David Wessell, in his book, “In Fed We Trust: Ben Bernanke’s War on the Great Panic,” does a fantastic job of discussing the financial crisis and devotes an entire chapter to Freddie Mac and Fannie Mae. As early as April 15, 2008 the government was discussing the contingency plans for the collapse of the subprime lending market, but were not considering Freddie Mac or Fannie Mae (which were presumed safe).  
 
As early July 2008 approached, Bernanke and Paulson were speaking before Congress asking for tighter regulation of the housing giants, but still were not asking for money.
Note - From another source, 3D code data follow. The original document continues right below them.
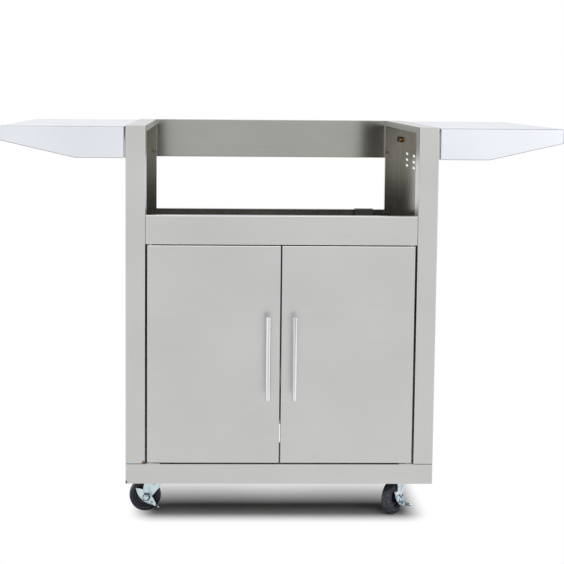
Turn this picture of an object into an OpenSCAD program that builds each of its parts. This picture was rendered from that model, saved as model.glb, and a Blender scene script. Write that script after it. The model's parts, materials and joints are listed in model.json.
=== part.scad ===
// Pizza oven cart: folded stainless side panels on a wheeled base pan, an open bay on top for a
// countertop oven, two inset doors on pivot pins, and a folding wedge-sided shelf at each side.
// Millimetres, +Z up, the front faces -Y, and the origin is on the floor under the middle of the cart.

/* [Cart body] */
// Width across the outer faces of the side panels
body_w = 728; // [660:1:860]
// Depth of the side panels, front face to rear face
body_d = 571; // [520:1:680]
// Height of the side panels' top above the floor
body_h = 930; // [880:1:1000]
// Width of the side panels' folded front and rear flanges
column_w = 46; // [42:1:60]
// Depth of the lip folded back from the front flange
front_lip = 50; // [36:1:80]
// Depth of the lip folded forward from the rear return
rear_lip = 14; // [8:1:24]
// Height of the lip folded down from the top flange
top_lip = 14.5; // [8:0.5:24]
// Height of the oven bay, front panel top to side panel top
bay_h = 207.5; // [160:0.5:240]
// Height of the front panel above the doors
front_panel_h = 68.5; // [50:0.5:90]
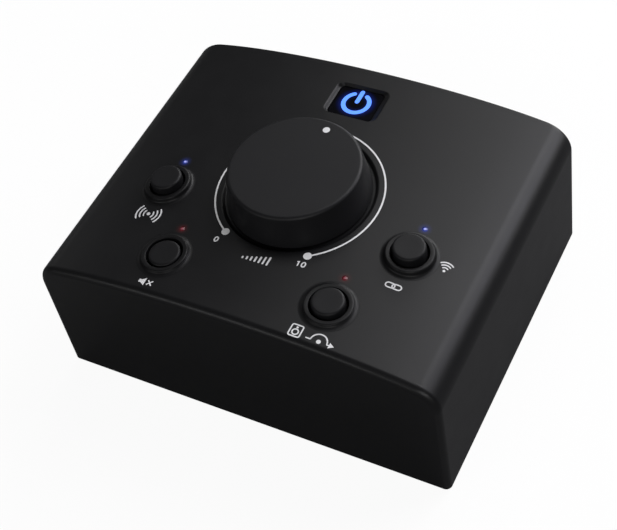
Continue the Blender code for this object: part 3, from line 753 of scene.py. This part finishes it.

By July 10, however, the Board of Governors of the Federal Reserve Chairman Ben Bernanke and Department of Treasury Secretary Hank Paulson determined that the GSEs did need assistance. Shortly after such determination, a conservatorship was created in which the US government committed $1,450 billion; a sizeable sum of the entire bailout.  
 
On October 22, 2008, members of Congress sent the Federal Housing Finance Agency (FHFA) director, James B. Lockhart II, a letter asking for a “review” of the “agencies’ charitable activities” to prevent the scenario in which “A loss of these contributions, or a significant diminution, could have devastating consequences for thousands of families.” In a September 9 email, David Pearl at FHFA confirmed that “the conservator will review all planned contributions.” Meanwhile, Director Lockhart outlined capital concerns stating “OFHEO [Office of Federal Housing Enterprise Oversight] believes that there are many safety and soundness concerns at Freddie Mac, but the critical concern is capital.”  
 
Despite having a bad business model, government officials’ biggest concern was still money outflow rather than actual money inflow (Business 101: In order to lend or even donate money, the organization has to actually have it). Essentially, the government viewed these lending agencies not as businesses but as welfare subsidizers.    
 
 
The regulators were not concerned in 2007 when individuals testified before Congress on the soundness of the beloved GSEs. Government officials chose not to act when questions were raised about oversight, lack of audits, and sketchy bookkeeping. Even subprime lending was not thought a problem in early 2008, but when the subsidies and easy money were in danger, the government acted. Under capitalism, when an organization lacks capital and is unsound, it closes; but in this case, the regulators “reviewed” contributions and further formalized a dangerous business model.